What to work on:
Could every line of the data be printed exactly as it reads?

Material:
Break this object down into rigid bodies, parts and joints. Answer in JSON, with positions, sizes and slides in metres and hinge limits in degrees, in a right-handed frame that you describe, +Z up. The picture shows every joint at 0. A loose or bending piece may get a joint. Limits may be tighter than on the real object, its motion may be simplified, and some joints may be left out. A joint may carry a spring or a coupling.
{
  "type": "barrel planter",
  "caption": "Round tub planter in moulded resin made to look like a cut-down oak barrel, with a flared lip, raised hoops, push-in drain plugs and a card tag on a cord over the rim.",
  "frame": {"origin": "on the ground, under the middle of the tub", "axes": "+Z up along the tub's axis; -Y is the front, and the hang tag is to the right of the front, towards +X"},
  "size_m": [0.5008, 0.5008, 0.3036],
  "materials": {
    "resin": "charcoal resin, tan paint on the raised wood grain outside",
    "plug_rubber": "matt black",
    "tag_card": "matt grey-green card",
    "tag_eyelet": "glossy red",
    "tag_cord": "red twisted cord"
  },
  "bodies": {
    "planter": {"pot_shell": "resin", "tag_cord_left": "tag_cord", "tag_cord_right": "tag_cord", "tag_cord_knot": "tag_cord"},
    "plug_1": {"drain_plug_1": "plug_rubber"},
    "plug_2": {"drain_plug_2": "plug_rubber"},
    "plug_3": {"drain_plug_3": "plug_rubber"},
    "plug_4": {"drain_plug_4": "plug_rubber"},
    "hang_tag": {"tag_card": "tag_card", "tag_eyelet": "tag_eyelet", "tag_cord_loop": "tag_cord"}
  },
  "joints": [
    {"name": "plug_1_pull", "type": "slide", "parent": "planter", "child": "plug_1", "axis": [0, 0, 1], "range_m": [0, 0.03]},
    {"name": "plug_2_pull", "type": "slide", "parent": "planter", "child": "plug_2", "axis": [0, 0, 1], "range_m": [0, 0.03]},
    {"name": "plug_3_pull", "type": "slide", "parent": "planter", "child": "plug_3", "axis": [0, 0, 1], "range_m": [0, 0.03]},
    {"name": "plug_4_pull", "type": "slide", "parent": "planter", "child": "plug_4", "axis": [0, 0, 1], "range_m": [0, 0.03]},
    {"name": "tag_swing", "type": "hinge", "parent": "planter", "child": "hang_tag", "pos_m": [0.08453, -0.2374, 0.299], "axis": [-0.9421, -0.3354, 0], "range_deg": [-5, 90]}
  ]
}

Response to the exercise:
Break this object down into rigid bodies, parts and joints. Answer in JSON, with positions, sizes and slides in metres and hinge limits in degrees, in a right-handed frame that you describe, +Z up. The picture shows every joint at 0. A loose or bending piece may get a joint. Limits may be tighter than on the real object, its motion may be simplified, and some joints may be left out. A joint may carry a spring or a coupling.
{
  "type": "barrel planter",
  "caption": "Round tub planter in moulded resin made to look like a cut-down oak barrel, with a flared lip, raised hoops, push-in drain plugs and a card tag on a cord over the rim.",
  "frame": {"origin": "on the ground, under the middle of the tub", "axes": "+Z up along the tub's axis; -Y is the front, and the hang tag is to the right of the front, towards +X"},
  "size_m": [0.5008, 0.5008, 0.3036],
  "materials": {
    "resin": "charcoal resin, tan paint on the raised wood grain outside",
    "plug_rubber": "matt black",
    "tag_card": "matt grey-green card",
    "tag_eyelet": "glossy red",
    "tag_cord": "red twisted cord"
  },
  "bodies": {
    "planter": {"pot_shell": "resin", "tag_cord_left": "tag_cord", "tag_cord_right": "tag_cord", "tag_cord_knot": "tag_cord"},
    "plug_1": {"drain_plug_1": "plug_rubber"},
    "plug_2": {"drain_plug_2": "plug_rubber"},
    "plug_3": {"drain_plug_3": "plug_rubber"},
    "plug_4": {"drain_plug_4": "plug_rubber"},
    "hang_tag": {"tag_card": "tag_card", "tag_eyelet": "tag_eyelet", "tag_cord_loop": "tag_cord"}
  },
  "joints": [
    {"name": "plug_1_pull", "type": "slide", "parent": "planter", "child": "plug_1", "axis": [0, 0, 1], "range_m": [0, 0.03]},
    {"name": "plug_2_pull", "type": "slide", "parent": "planter", "child": "plug_2", "axis": [0, 0, 1], "range_m": [0, 0.03]},
    {"name": "plug_3_pull", "type": "slide", "parent": "planter", "child": "plug_3", "axis": [0, 0, 1], "range_m": [0, 0.03]},
    {"name": "plug_4_pull", "type": "slide", "parent": "planter", "child": "plug_4", "axis": [0, 0, 1], "range_m": [0, 0.03]},
    {"name": "tag_swing", "type": "hinge", "parent": "planter", "child": "hang_tag", "pos_m": [0.08453, -0.2374, 0.299], "axis": [-0.9421, -0.3354, 0], "range_deg": [-5, 90]}
  ]
}